À l'issue de leurs débats, ils ont adopté à l'unanimité les cinq résolutions suivantes:

  • Le renforcement des liens institutionnels et de la coopération entre les organisations internationales concernées par les questions liées au tabac.
  • L'emploi des femmes dans le secteur du tabac.
  • Les futures activités de l'OIT dans le secteur du tabac.
  • Les principes et droits fondamentaux au travail dans le secteur du tabac.
  • Le travail des enfants dans le secteur du tabac.

Selon eux, quelles que soient les difficultés auxquelles se heurte aujourd'hui le secteur du tabac, des mesures doivent être prises pour faire en sorte que tous les emplois de ce secteur ainsi que la qualité des emplois créés dans les pays hôtes, soient conformes aux principes et droits énoncés dans la Déclaration de l'OIT relative aux principes et droits fondamentaux au travail.

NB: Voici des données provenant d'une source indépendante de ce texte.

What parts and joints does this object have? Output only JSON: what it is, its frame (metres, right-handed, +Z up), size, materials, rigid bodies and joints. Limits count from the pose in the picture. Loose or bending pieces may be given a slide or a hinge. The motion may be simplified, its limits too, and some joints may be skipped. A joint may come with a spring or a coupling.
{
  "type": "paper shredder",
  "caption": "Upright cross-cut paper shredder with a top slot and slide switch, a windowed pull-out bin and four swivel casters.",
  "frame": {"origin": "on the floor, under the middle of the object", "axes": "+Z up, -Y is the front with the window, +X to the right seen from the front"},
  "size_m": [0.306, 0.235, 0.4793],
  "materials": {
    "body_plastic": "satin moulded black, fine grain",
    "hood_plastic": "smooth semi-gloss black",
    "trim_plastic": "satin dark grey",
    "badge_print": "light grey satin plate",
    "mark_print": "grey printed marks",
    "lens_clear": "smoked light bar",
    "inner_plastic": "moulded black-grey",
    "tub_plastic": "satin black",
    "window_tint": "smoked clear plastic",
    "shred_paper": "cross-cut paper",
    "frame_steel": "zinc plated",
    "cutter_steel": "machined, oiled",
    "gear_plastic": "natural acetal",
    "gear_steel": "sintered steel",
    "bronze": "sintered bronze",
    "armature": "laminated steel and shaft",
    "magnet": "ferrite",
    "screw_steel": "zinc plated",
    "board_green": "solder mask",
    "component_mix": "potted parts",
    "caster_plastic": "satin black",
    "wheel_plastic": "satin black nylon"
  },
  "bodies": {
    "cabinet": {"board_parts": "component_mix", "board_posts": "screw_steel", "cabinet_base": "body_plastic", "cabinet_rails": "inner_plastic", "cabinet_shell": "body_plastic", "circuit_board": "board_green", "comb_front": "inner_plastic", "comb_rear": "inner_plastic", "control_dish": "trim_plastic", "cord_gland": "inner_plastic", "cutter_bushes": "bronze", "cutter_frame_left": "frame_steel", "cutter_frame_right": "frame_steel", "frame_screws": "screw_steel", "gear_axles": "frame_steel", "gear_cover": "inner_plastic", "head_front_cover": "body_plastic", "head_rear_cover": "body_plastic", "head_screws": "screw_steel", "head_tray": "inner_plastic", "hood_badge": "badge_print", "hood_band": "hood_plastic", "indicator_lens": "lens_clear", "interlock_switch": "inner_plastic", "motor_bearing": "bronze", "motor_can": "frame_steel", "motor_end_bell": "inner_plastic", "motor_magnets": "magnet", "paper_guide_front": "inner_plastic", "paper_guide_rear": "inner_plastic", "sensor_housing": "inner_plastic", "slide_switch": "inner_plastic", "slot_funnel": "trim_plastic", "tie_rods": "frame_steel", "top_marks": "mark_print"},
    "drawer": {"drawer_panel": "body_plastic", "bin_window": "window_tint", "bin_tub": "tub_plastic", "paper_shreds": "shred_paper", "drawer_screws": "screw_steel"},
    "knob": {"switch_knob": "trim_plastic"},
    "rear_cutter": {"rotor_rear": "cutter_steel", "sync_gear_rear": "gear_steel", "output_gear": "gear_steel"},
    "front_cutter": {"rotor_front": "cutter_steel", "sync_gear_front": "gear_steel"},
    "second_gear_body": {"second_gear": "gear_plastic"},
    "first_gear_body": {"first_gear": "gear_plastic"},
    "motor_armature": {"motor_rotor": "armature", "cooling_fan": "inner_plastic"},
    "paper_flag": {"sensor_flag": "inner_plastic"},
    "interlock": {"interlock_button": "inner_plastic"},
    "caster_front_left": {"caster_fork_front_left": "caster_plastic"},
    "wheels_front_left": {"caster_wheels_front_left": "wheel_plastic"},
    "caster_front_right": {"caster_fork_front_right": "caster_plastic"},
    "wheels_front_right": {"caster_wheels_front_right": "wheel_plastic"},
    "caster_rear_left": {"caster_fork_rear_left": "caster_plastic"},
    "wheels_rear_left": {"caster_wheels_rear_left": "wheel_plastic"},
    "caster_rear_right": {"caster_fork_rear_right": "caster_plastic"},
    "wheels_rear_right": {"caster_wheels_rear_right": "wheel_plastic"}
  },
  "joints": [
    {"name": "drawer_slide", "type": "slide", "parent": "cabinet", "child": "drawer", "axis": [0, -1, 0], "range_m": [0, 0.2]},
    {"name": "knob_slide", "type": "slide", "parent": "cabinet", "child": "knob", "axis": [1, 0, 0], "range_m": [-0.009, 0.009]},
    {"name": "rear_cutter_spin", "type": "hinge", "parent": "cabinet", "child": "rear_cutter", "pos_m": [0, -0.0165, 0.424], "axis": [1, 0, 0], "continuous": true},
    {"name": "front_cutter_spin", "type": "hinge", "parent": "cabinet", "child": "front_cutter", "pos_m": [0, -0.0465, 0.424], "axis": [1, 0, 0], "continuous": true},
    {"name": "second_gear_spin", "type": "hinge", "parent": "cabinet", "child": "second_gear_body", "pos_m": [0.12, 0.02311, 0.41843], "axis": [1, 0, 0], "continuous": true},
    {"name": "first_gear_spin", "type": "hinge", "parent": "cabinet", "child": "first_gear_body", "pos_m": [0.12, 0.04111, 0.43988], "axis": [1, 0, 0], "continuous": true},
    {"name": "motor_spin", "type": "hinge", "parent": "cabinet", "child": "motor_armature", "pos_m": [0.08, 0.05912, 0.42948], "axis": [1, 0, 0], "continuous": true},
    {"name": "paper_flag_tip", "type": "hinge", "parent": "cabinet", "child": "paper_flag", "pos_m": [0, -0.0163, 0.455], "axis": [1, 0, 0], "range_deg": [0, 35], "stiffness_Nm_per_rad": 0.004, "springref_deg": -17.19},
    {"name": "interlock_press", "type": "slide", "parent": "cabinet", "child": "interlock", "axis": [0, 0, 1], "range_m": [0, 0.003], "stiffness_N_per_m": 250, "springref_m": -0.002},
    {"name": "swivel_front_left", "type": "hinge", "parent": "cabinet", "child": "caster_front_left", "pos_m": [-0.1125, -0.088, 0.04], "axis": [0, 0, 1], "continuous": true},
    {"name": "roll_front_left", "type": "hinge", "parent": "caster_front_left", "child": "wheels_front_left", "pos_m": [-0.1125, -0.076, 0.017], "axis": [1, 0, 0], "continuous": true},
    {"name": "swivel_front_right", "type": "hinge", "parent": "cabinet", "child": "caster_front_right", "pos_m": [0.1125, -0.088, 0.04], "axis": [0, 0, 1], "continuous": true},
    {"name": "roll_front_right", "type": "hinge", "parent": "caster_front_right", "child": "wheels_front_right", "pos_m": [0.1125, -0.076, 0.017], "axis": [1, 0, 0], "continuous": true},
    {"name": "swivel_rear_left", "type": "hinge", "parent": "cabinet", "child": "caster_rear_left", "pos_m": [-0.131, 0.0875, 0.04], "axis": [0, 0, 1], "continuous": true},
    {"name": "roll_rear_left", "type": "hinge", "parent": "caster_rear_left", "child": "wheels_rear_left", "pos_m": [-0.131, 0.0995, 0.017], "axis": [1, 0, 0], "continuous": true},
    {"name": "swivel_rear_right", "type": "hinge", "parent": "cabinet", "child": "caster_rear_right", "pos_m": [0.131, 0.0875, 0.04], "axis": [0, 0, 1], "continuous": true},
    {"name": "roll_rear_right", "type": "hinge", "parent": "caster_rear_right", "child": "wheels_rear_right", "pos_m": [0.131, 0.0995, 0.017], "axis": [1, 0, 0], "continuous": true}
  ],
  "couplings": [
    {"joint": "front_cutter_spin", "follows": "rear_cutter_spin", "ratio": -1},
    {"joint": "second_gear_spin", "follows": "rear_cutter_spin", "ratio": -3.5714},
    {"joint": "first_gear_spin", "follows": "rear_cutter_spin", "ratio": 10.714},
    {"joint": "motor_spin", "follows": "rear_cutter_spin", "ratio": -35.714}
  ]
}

Les domaines d'action prioritaires définis par le BIT sont : la réalisation d'études sur les tendances de l'emploi et l'hygiène du travail dans le secteur, le renforcement des capacités pour permettre aux partenaires sociaux de contribuer à la recherche de solutions par le biais du dialogue social, l'échange d'information à l'échelle internationale et la réalisation d'études visant à déterminer l'incidence de la lutte antitabac sur l'emploi.


* - Les tendances de l’emploi dans le secteur du tabac : défis et perspectives.BIT, 2003. ISBN 92-2-213425-7.17,50 francs suisses.